Renato Zanella has choreographed several pieces for the annual New Year’s Concerts performed by the Vienna Philharmonic Orchestra which are televised to millions of viewers all over the world. For the New Year’s Concert in 2010 he choreographed the polka-mazurka “Ein Herz, ein Sinn!”, and the waltz “Morgenblätter” with costumes by Valentino.
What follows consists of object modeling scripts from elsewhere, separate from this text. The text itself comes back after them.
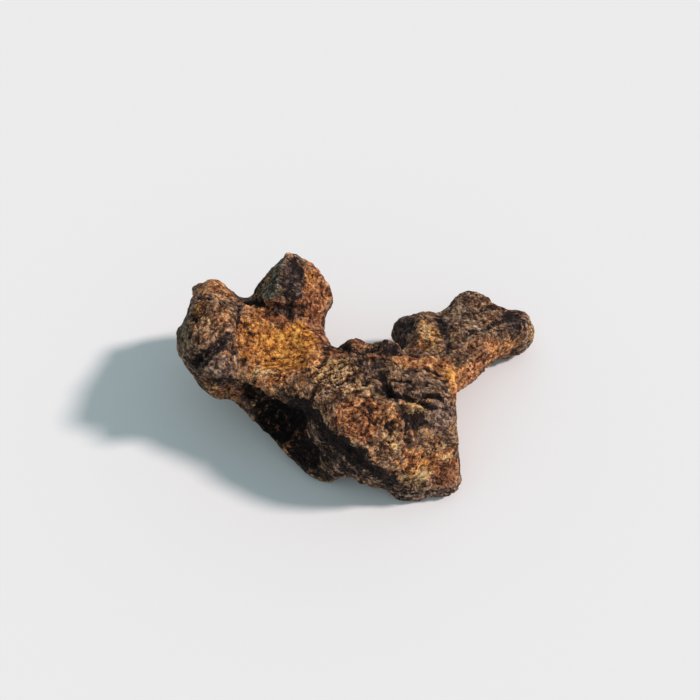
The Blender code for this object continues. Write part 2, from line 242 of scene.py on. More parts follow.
# rounded bumps and dents: middle, radii and lift, in millimetres
stoneBumps = [
    {"middle": (-13.4, -2.0, 10.5), "radii": (1.5, 1.1, 1.1), "lift": 0.5},
    {"middle": (-14.8, -2.2, 9.6), "radii": (0.9, 0.8, 0.7), "lift": 0.3},
    {"middle": (-16.9, 0.0, 9.2), "radii": (0.8, 0.9, 0.7), "lift": 0.3},
    {"middle": (-15.2, 3.4, 11.9), "radii": (0.9, 1.2, 0.8), "lift": 0.25},
    {"middle": (-12.4, -3.2, 6.4), "radii": (1.1, 0.9, 0.9), "lift": 0.05},
    {"middle": (-13.2, -2.6, 5.6), "radii": (2.6, 1.4, 1.6), "lift": -0.35},
    {"middle": (-10.5, -3.3, 8.0), "radii": (1.3, 0.9, 0.9), "lift": -0.7},
    {"middle": (-8.2, -4.4, 5.0), "radii": (2.2, 2.2, 1.9), "lift": -0.8},
    {"middle": (-7.4, 4.4, 10.4), "radii": (1.1, 0.8, 0.8), "lift": -0.3},
    {"middle": (-9.3, 4.6, 10.6), "radii": (0.6, 0.5, 0.6), "lift": -0.45},
    {"middle": (-5.2, 4.3, 9.3), "radii": (0.7, 0.6, 0.7), "lift": -0.45},
    {"middle": (-0.3, -7.2, 9.3), "radii": (2.4, 2.1, 1.4), "lift": -0.32},
    {"middle": (-0.9, 1.2, 9.1), "radii": (0.9, 0.7, 0.7), "lift": 0.42},
    {"middle": (2.6, 1.3, 8.5), "radii": (1.0, 0.7, 0.7), "lift": 0.36},
    {"middle": (5.8, -9.9, 4.4), "radii": (1.9, 1.2, 1.3), "lift": -0.3},
    {"middle": (4.4, -10.4, 5.0), "radii": (0.7, 0.6, 0.8), "lift": 0.25},
    {"middle": (7.9, -8.7, 4.6), "radii": (1.0, 0.9, 1.0), "lift": 0.28},
    {"middle": (4.8, -6.5, 8.2), "radii": (0.9, 0.9, 0.7), "lift": -0.22},
    {"middle": (11.8, 10.9, 4.4), "radii": (1.9, 1.3, 1.3), "lift": 0.5},
    {"middle": (17.3, 7.0, 3.6), "radii": (1.3, 1.6, 1.4), "lift": 0.25},
    {"middle": (15.8, 7.4, 4.9), "radii": (1.0, 1.5, 0.8), "lift": -0.4},
    {"middle": (11.9, 3.9, 6.3), "radii": (1.1, 1.0, 0.7), "lift": 0.28},
    {"middle": (13.4, 6.7, 5.6), "radii": (1.2, 1.2, 0.7), "lift": 0.25},
    {"middle": (10.2, 5.9, 6.2), "radii": (1.0, 1.3, 0.7), "lift": 0.25},
]

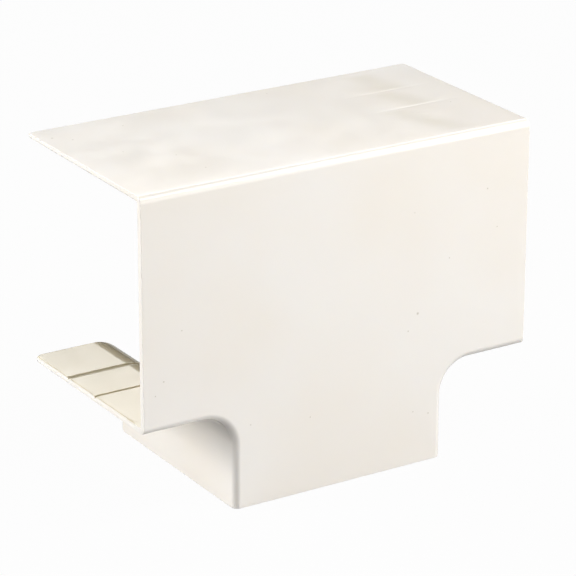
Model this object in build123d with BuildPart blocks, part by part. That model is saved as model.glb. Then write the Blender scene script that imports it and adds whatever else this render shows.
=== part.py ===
from build123d import *
from math import atan2, degrees, tan, radians
import os

# Cover tee for square wiring trunking: one moulded piece that caps a three-way junction.
# Frame: X along the straight run, Z up, and the wall that the trunking is screwed to is the plane y = 0.
# The origin is where the centre lines of run and branch cross on that wall. The branch points down.
# All sizes are in millimetres.

run_length = 120.0
run_height = 65.0
depth = 61.0
branch_width = 66.0
branch_drop = 27.5

front_wall = 1.7
side_wall = 1.7
rim_wall = 1.35

tee_radius = 9.0
edge_radius = 2.0

run_rim_radius = 2.3
top_rim_radius = 1.0
branch_rim_radius = 1.0

lead_in_radius = 0.8

# Score lines inside the side walls, one front wall deeper than 25 mm and 40 mm trunking. The skirt is
# cut away along one of them where the trunking is shallower than the cover.
score_distances = (26.7, 41.7)
score_width = 1.0
score_depth = 0.6

half_run = run_length / 2
run_top = run_height / 2
run_bottom = -run_height / 2
half_branch = branch_width / 2
branch_end = run_bottom - branch_drop
core_length = depth - front_wall
core_draft = degrees(atan2(side_wall - rim_wall, core_length))
overrun = 5.0


def wall_at(distance):
    """Thickness of a side wall at a distance back from the front face; the draft thins it to the rim."""
    return rim_wall + (depth - distance) * tan(radians(core_draft))


def tee_outline(inset=0.0, past_mouths=0.0):
    """Front view of the tee, drawn inside the walls by inset and carried past the three mouths."""
    end_x = half_run + past_mouths
    top = run_top - inset
    bottom = run_bottom + inset
    side_x = half_branch - inset
    end_z = branch_end - past_mouths
    with BuildLine() as outline:
        Polyline(
            (-end_x, top),
            (end_x, top),
            (end_x, bottom),
            (side_x, bottom),
            (side_x, end_z),
            (-side_x, end_z),
            (-side_x, bottom),
            (-end_x, bottom),
            close=True,
        )
    make_face(outline.edges())
    re_entrant = vertices().group_by(Axis.Y)[1].sort_by(Axis.X)[1:3]
    fillet(re_entrant, tee_radius + inset)


def front_edges(part):
    """Edges of the front face that follow the walls, without the three that close the mouths."""
    edges = part.faces().sort_by(Axis.Y)[0].edges()
    left, right, down = edges.sort_by(Axis.X)[0], edges.sort_by(Axis.X)[-1], edges.sort_by(Axis.Z)[0]
    return [edge for edge in edges if edge not in (left, right, down)]


# The hollow: the same tee, thinner by the walls, widening towards the rim so that it leaves its mould,
# and running out through the three mouths. Its front edges are sharp.
with BuildPart() as hollow:
    with BuildSketch(Plane.XZ):
        tee_outline(rim_wall, overrun)
    extrude(amount=core_length, taper=core_draft)

# The score lines: flat double wedges whose edges bite a V into every side wall and follow the walls
# round the tee fillets.
with BuildPart() as score_wedges:
    for distance in score_distances:
        with BuildSketch(Plane.XZ.offset(depth - distance)):
            tee_outline(wall_at(distance) - score_depth, overrun)
        extrude(amount=score_width, both=True, taper=degrees(atan2(score_depth, score_width / 2)))

with BuildPart() as tee_cover:
    with BuildSketch(Plane.XZ):
        tee_outline()
    extrude(amount=depth)
    fillet(front_edges(tee_cover.part), edge_radius)
    add(hollow.part, mode=Mode.SUBTRACT)

    # Free corners of the rim: large on the two arms below the run, small on the top wall and the branch.
    rim_edges = edges().filter_by_position(Axis.Y, -0.01, 0.01)
    arm_corners = rim_edges.filter_by(Axis.Z).group_by(lambda edge: abs(edge.center().X))[-1]
    branch_corners = rim_edges.filter_by(Axis.X).group_by(Axis.Z)[0]
    fillet(arm_corners.group_by(Axis.Z)[0], run_rim_radius)
    fillet(arm_corners.group_by(Axis.Z)[-1], top_rim_radius)
    fillet(branch_corners, branch_rim_radius)

    # Rounded lead-in on the inner edge of each of the three walls: it runs along the rim, round the free
    # corners and down the mouths, and ends at the front wall.
    left_rim, right_rim, top_rim = faces().filter_by(Axis.Y).group_by(Axis.Y)[-1].sort_by(Axis.Z)
    top_lead_in = top_rim.edges().filter_by(Axis.X).sort_by(Axis.Z)[0]
    arm_lead_ins = [rim.edges().filter_by(Axis.X).sort_by(Axis.Z)[-1] for rim in (left_rim, right_rim)]
    fillet([top_lead_in] + arm_lead_ins, lead_in_radius)

    add(score_wedges.part, mode=Mode.SUBTRACT)

    # The left half is the mirror image of the right one.
    split(bisect_by=Plane.YZ, keep=Keep.TOP)
    mirror(about=Plane.YZ)

tee_cover.part.label = "tee_cover"

os.makedirs("parts", exist_ok=True)
export_step(tee_cover.part, "parts/tee_cover.step")
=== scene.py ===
from math import hypot, radians

import bmesh
import bpy
from mathutils import Matrix, Vector


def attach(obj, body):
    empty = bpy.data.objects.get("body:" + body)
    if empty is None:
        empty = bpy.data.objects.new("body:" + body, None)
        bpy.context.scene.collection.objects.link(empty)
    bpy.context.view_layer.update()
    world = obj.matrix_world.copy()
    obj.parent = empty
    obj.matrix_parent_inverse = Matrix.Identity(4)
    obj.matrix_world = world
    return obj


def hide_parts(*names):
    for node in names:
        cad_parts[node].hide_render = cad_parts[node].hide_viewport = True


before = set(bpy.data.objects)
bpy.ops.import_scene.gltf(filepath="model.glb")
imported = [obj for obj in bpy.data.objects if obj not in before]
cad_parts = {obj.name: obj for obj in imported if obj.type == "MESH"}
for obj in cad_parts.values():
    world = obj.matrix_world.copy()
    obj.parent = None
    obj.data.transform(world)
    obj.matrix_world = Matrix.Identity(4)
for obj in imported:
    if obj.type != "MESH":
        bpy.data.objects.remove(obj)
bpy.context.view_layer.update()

MM = 0.001

# Camera, at the place the photo was taken from

CAMERA_PLACE = Vector((-0.41337, -0.69691, 0.29012))
CAMERA_AIM = Vector((0.00373, -0.02850, -0.01515))
CAMERA_ROLL = radians(0.115)
LENS_MM = 193.24
SENSOR_MM = 36.0


def place_camera():
    data = bpy.data.cameras.new("photo_camera")
    data.sensor_width = SENSOR_MM
    data.lens = LENS_MM
    data.clip_start = 0.01
    data.clip_end = 50.0
    camera = bpy.data.objects.new("photo_camera", data)
    bpy.context.scene.collection.objects.link(camera)
    look = (CAMERA_AIM - CAMERA_PLACE).to_track_quat("-Z", "Y").to_matrix().to_4x4()
    roll = Matrix.Rotation(CAMERA_ROLL, 4, "Z")
    camera.matrix_world = Matrix.Translation(CAMERA_PLACE) @ look @ roll
    bpy.context.scene.camera = camera


place_camera()

# Sizes of the cover in millimetres, as in the part's source

RUN_LENGTH = 120.0
RUN_HEIGHT = 65.0
DEPTH = 61.0
BRANCH_WIDTH = 66.0
BRANCH_DROP = 27.5

FRONT_WALL = 1.7
SIDE_WALL = 1.7
RIM_WALL = 1.35

TEE_RADIUS = 9.0
EDGE_RADIUS = 2.0

ARM_RIM_RADIUS = 2.3
TOP_RIM_RADIUS = 1.0
BRANCH_RIM_RADIUS = 1.0

LEAD_IN = 0.8

SCORE_DISTANCES = (26.7, 41.7)
SCORE_WIDTH = 1.0
SCORE_DEPTH = 0.6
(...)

He was further commissioned as choreographer for the film “Jedermanns Fest” (directed by Fritz Lehner) and for the “World Sports Awards of the Century” at the Vienna State Opera as well as the “Toyota Millennium Concert” in Tokyo.

==Other roles==
Renato Zanella has been much in demand as a juror at dance competitions: the “Prix de Lausanne” dance competition (1995 and 1999), the “Concours International de Danse de Paris” (1998), the “Concours International de Chorégraphie Classique” in Paris, the “International Ballet Competition of Luxembourg” and the International Choreographic Competition Hannover in Hanover, Germany (all in 1999). In the year 2000 he was vice president of the 2nd International Ballet Competition in St. Pölten and a member of the Monaco Danses Dances Forum; in 2001 he was honorary president of the ÖTR Contest for Ballet and Contemporary Dance in Vienna and a member of the jury at the competition in Luxembourg and at the Choreography Competition in Helsinki as well as at the Prix Dom Pérignon competition in Hamburg.

==Awards==
The Italian magazine “Danza & Danza” awarded him the title of “Best Italian Choreographer Abroad” at the Teatro La Fenice in Venice in 1995. He received the award “Premio Internazionale Gino Tani” in Rome in the year 2000 for his choreographic achievements and in 2001 he was awarded the “Jakob Prandtauer-Preis” in St. Pölten. In the same year “Danza & Danza” awarded him the prize for “Best Artistic Director” for 2001. He has also been awarded the “Austrian Cross of Honour for Science and Art” by the Republic of Austria. He received the prize for “the Best New Production in Italy” (2007) for his full-length choreography of “Peer Gynt” for the Balletto dell´Opera di Roma.